Vers une réconciliation par la mémoire
La pleine reconnaissance du massacre du 17 octobre 1961 reste cruciale pour envisager une réconciliation durable entre la France et ses citoyens d’origine algérienne. Les historiens, tels que Jean-Luc Einaudi, dont l’ouvrage La Bataille de Paris fut pionnier dans la révélation des faits, ont joué un rôle clé dans l’émergence d’une mémoire plurielle. Cette démarche historique est nécessaire pour que les blessures laissées par le passé colonial puissent enfin être pansées.
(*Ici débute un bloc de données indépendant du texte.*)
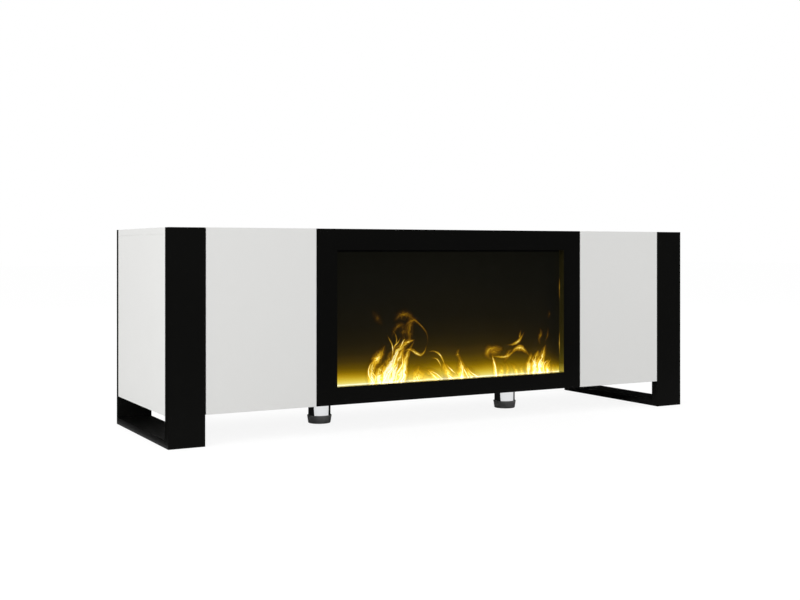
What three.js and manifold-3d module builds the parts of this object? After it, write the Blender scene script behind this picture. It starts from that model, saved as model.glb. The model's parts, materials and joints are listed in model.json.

Le chemin vers une véritable réconciliation passera par une confrontation honnête avec ce passé refoulé. Cela implique non seulement la reconnaissance des faits, mais aussi une réflexion profonde sur les héritages coloniaux qui continuent de structurer la société française. Aujourd’hui encore, la mémoire du 17 octobre 1961 résonne avec les luttes contemporaines contre les discriminations et les violences policières. En reconnaissant pleinement cette tragédie, la France pourrait amorcer un processus de justice et de vérité, essentiel pour apaiser les tensions mémorielles et sociales.